The Helen Clark Foundation
- Formation: 2019
- Type: Public policy think tank
- Headquarters: 55 Wellesley Street East, Auckland CBD
- Location: New Zealand;
- Executive Director: Murray Bruges
- Website: helenclark.foundation

= The Helen Clark Foundation =

New Zealand think tank

The Helen Clark Foundation (Mahi a Rongo) is a New Zealand-based independent, non-partisan public policy think tank hosted by Auckland University of Technology.

The foundation was formed in 2019 and is named after Helen Clark, the 37th prime minister of New Zealand and former administrator of the United Nations Development Programme who serves as patron. Its mission is to create public policy research which promotes the values demonstrated by Helen Clark across her lengthy public career: inclusion, fairness, and sustainability.
== Board members ==

The founding executive director was Katherine (Kathy) Errington, a former diplomat. Its board currently includes Professor Peter Davis (Chair), Dr Hinemoa Elder, Dr Tamasailau Suaalii-Sauni, Rajen Prasad QSO, Helen Klisser During, Simon Mitchell and Geoff Pownall. Former board members include Dame Cindy Kiro and Joan Caulfield.

==Initiatives==

===Research reports===
The foundation publishes research reports about a range of important public policy issues in New Zealand on its website. Previous reports have covered issues including climate change and decarbonisation, democracy, drug policy, sustainable cities, housing, and a series examining policy challenges emerging from the COVID-19 pandemic.

===Projects===
The foundation researched alcohol harm in 2021 in collaboration with Health Coalition Aotearoa. These unique data sets and subsequent media coverage are collated on the foundation's website.

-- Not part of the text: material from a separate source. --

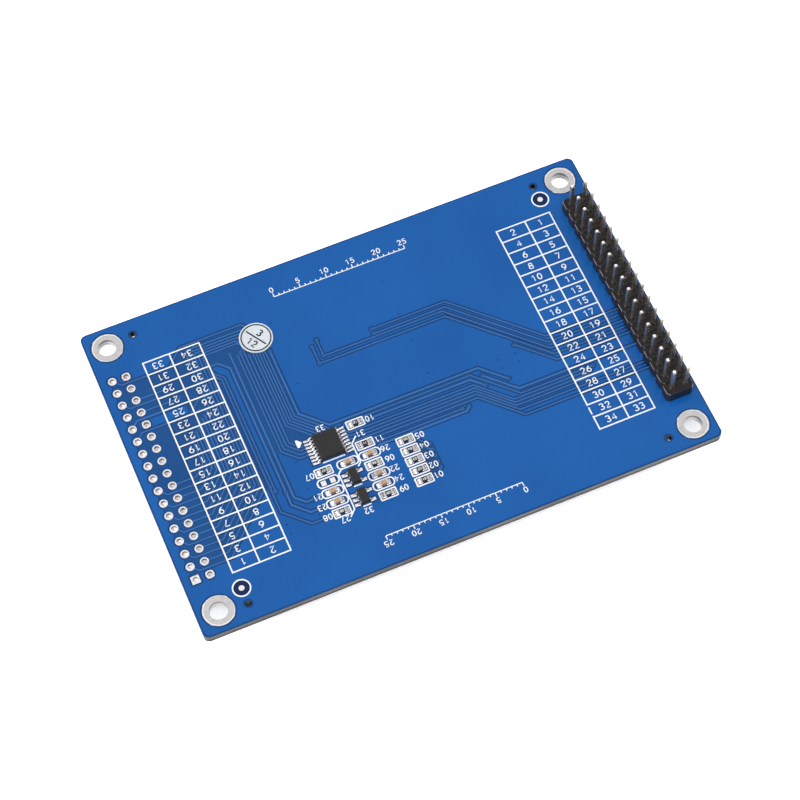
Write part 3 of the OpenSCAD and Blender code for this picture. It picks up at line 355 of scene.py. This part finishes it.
def strip_finish():
    """Glass-filled black moulding, browned a little by its filler, with a painted highlight on the sloped
    rims along its sides.
    """
    f = Finish("black_strip", Specular_IOR_Level=0.4)
    body = f.ramp(f.noise(0.5, 4.0, 0.65), (0.3, (0.003, 0.0025, 0.003)), (0.7, (0.013, 0.010, 0.010)))
    # Painted highlight: the sloped faces along the strip's long sides (the edge mask below) are painted a
    # lighter grey.
    slope = f.add("ShaderNodeSeparateXYZ")
    f.link(f.add("ShaderNodeNewGeometry").outputs["Normal"], slope.inputs[0])
    rounded = f.ramp(slope.outputs["Z"], (0.30, 0.0), (0.45, 1.0), (0.88, 1.0), (0.96, 0.0))
    sideways = f.ramp(f.math("ABSOLUTE", slope.outputs["X"]), (0.2, 0.0), (0.3, 1.0))
    edge = f.mix(1.0, rounded, sideways, "MULTIPLY")
    f.feed("Base Color", f.mix(edge, body, (0.230, 0.215, 0.215)))
    f.feed("Roughness", f.ramp(f.noise(0.3, 4.0, 0.65), (0.3, 0.30), (0.7, 0.50)))
    f.bump(f.noise(0.30, 2.0, 0.5), 0.02, 0.4)
    f.bump(f.noise(1.2, 2.0), 0.05, 0.4)
    return f.material


def pin_finish():
    """Plated pin: smooth drawn shaft, matt at its cut end, where a painted highlight makes it near white."""
    f = Finish("plated_pin")
    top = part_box("header_pins_outer")[1].z
    # Painted highlight: the topmost fraction of a millimetre of each pin is painted near white and made less
    # metallic.
    tip_highlight = f.math("DIVIDE", f.math("SUBTRACT", f.axis("Z"), top - 0.22 * MM), 0.1 * MM, clamp=True)
    drawn = f.ramp(f.noise(0.5, 3.0, 0.6, (1, 1, 0.12)), (0.3, (0.33, 0.30, 0.27)), (0.7, (0.46, 0.42, 0.39)))
    f.feed("Base Color", f.mix(tip_highlight, drawn, (0.97, 0.97, 0.96)))
    f.feed("Metallic", f.ramp(tip_highlight, (0.0, 0.9), (1.0, 0.35)))
    f.feed("Roughness", f.ramp(f.noise(0.3, 3.0), (0.3, 0.14), (0.7, 0.24)))
    f.bump(f.noise(0.25, 2.0, 0.5, (1, 1, 0.15)), 0.005, 0.4)
    return f.material


def chip_finish(name, body_dark, body_light, body_rough):
    """A chip's ceramic body between its two tinned ends, told apart along the chip's length."""
    f = Finish(name)
    along = f.axis("X", "Generated")
    middle = f.math("MULTIPLY", f.math("GREATER_THAN", along, 0.2), f.math("LESS_THAN", along, 0.8))
    ceramic = f.ramp(f.noise(0.2, 3.0), (0.3, body_dark), (0.7, body_light))
    tin = f.ramp(f.noise(0.3, 3.0), (0.3, (0.68, 0.69, 0.72)), (0.7, (0.94, 0.94, 0.95)))
    f.feed("Base Color", f.mix(middle, tin, ceramic))
    f.feed("Metallic", f.ramp(middle, (0.0, 0.8), (1.0, 0.0)))
    fine = f.ramp(f.noise(0.15, 3.0), (0.3, 0.16), (0.7, 0.30))
    f.feed("Roughness", f.mix(middle, fine, (body_rough,) * 3))
    f.bump(f.noise(0.25, 2.0), 0.012, 0.3)
    return f.material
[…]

It supports drug law reform, promoting a harm-minimisation approach to drug use that adopts a health-based rather than criminal justice framework. In September 2019, the foundation issued a report analysing the impact of the current laws around cannabis in New Zealand and supporting a legal regulatory framework for the possession and sale of cannabis. In September 2022, the foundation released a report in partnership with the New Zealand Drug Foundation that reviewed the use of methamphetamine in New Zealand, including the illicit market, use patterns, the regulatory environment and the harms caused. This report recommended a range of approaches to minimise the harms from methamphetamine by addressing both supply and demand, including the removal of criminal penalties for possession of small quantities, the expansion of the Te Ara Oranga programme , as well as other improved treatment and rehabilitation options.